(What this task involves) Output the lines below exactly, please, from the first line until the line with "DENT_DEPTH = 0.00002", counting both.

(Material to process)

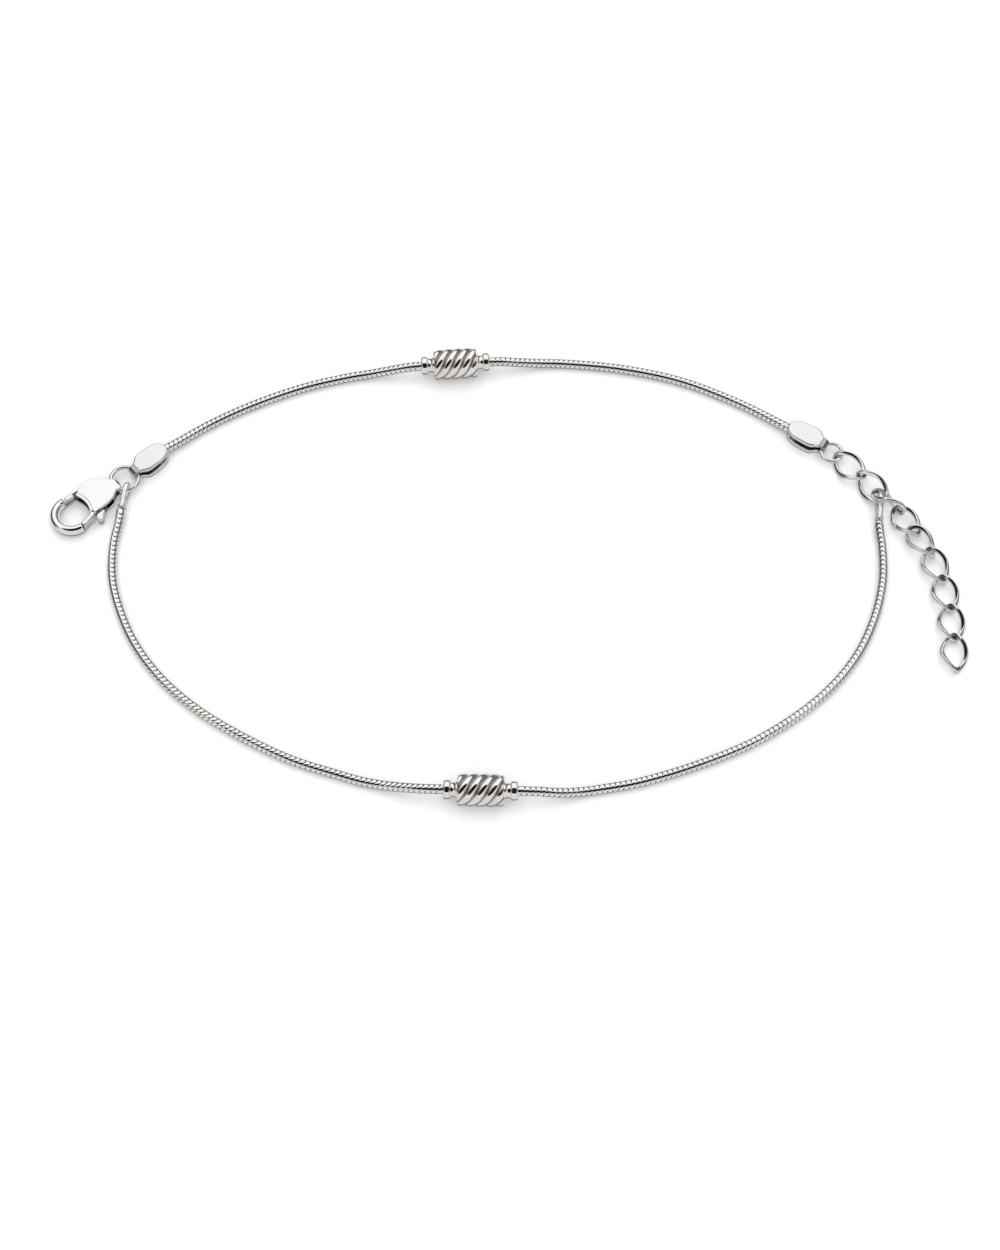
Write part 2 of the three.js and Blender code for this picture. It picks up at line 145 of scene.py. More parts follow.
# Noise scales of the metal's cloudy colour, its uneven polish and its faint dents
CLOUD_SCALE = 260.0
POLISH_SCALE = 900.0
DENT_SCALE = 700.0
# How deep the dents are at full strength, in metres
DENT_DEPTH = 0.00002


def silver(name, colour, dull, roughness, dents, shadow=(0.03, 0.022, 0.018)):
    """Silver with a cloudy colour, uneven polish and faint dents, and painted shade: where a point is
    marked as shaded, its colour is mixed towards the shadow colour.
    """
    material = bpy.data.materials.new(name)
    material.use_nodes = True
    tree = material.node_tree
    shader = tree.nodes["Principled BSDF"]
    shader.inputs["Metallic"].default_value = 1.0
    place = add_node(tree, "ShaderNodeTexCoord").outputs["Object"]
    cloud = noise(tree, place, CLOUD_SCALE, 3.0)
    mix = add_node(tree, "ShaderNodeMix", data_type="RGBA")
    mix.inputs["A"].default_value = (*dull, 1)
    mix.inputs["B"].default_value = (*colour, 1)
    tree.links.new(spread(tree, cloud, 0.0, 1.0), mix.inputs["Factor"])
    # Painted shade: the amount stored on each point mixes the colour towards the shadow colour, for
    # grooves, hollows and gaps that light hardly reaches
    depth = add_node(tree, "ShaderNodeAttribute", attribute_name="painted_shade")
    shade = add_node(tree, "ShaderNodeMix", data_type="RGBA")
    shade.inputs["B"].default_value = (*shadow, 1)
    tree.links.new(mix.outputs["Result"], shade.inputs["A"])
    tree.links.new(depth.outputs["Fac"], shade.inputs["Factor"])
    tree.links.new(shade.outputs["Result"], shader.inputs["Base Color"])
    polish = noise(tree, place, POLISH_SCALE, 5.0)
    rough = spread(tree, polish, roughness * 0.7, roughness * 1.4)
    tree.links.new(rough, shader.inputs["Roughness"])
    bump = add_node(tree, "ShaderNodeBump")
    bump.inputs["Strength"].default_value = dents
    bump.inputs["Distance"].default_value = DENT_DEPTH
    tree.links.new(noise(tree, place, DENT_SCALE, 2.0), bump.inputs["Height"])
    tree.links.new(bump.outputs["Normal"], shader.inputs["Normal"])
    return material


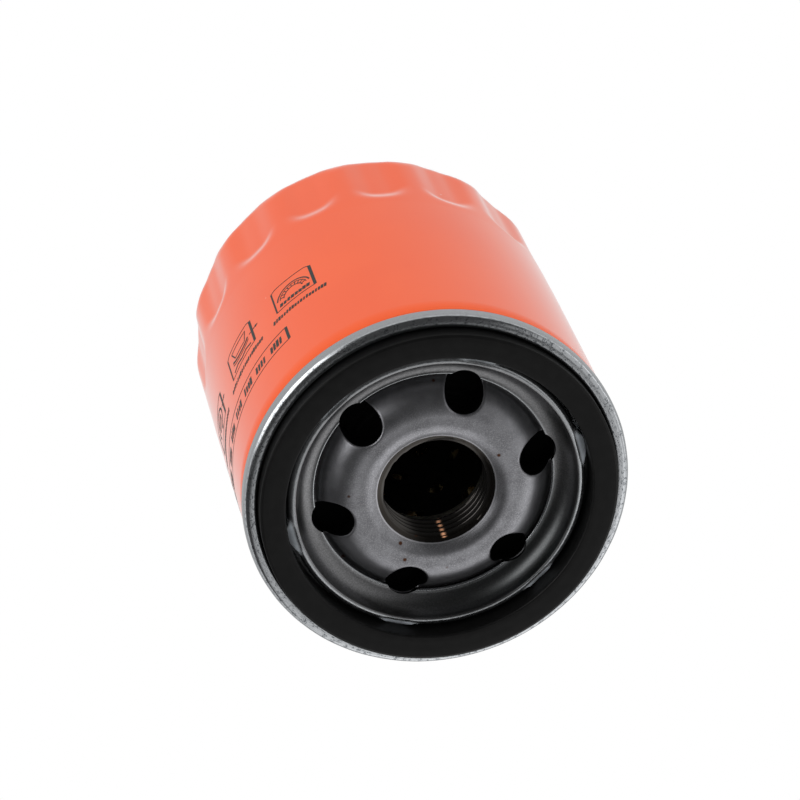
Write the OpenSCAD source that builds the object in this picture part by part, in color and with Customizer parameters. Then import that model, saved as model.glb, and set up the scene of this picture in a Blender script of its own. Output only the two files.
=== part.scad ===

(Reply to the task)
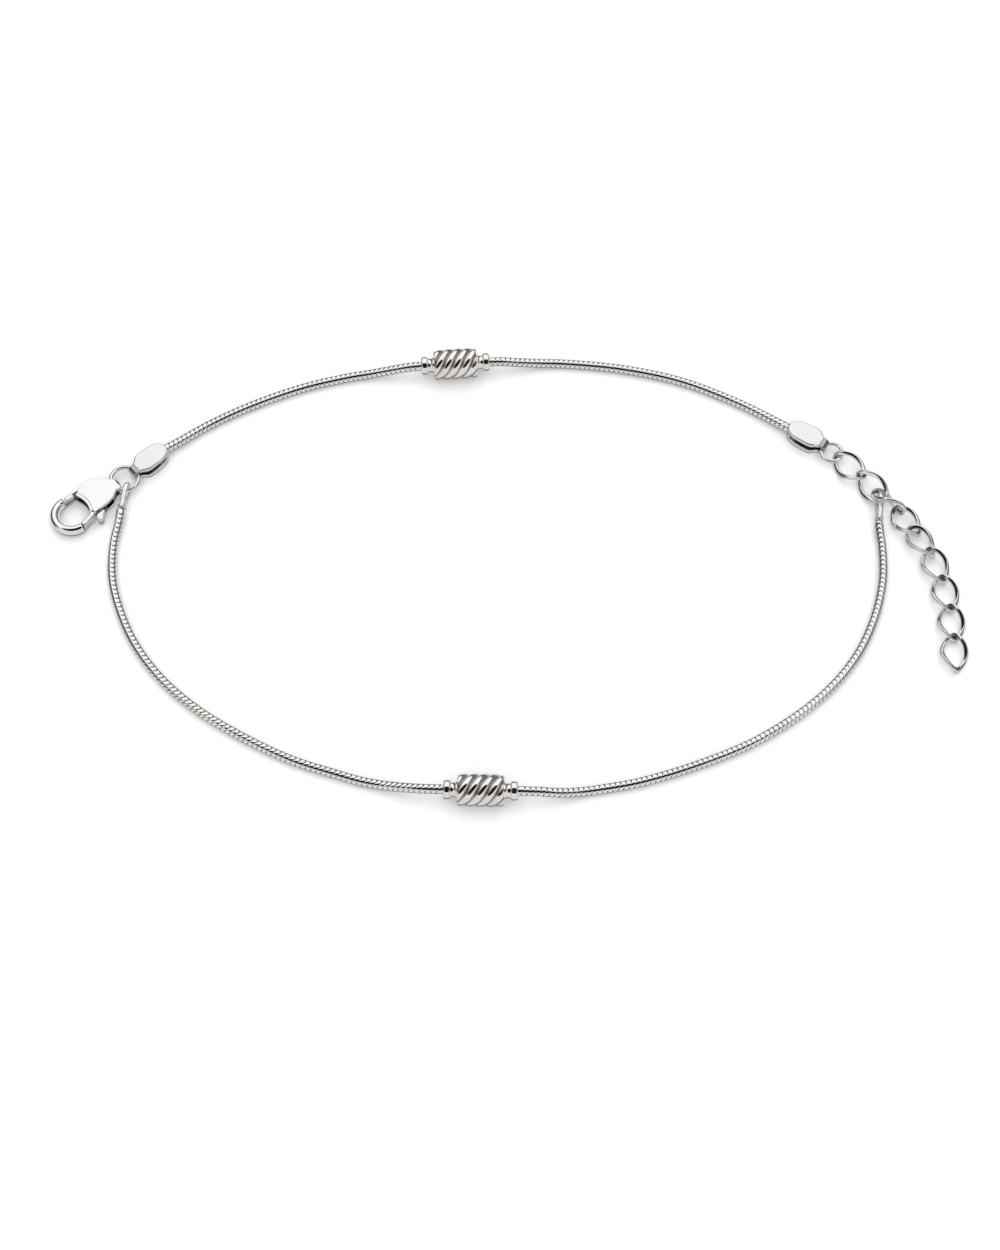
Write part 2 of the three.js and Blender code for this picture. It picks up at line 145 of scene.py. More parts follow.
# Noise scales of the metal's cloudy colour, its uneven polish and its faint dents
CLOUD_SCALE = 260.0
POLISH_SCALE = 900.0
DENT_SCALE = 700.0
# How deep the dents are at full strength, in metres
DENT_DEPTH = 0.00002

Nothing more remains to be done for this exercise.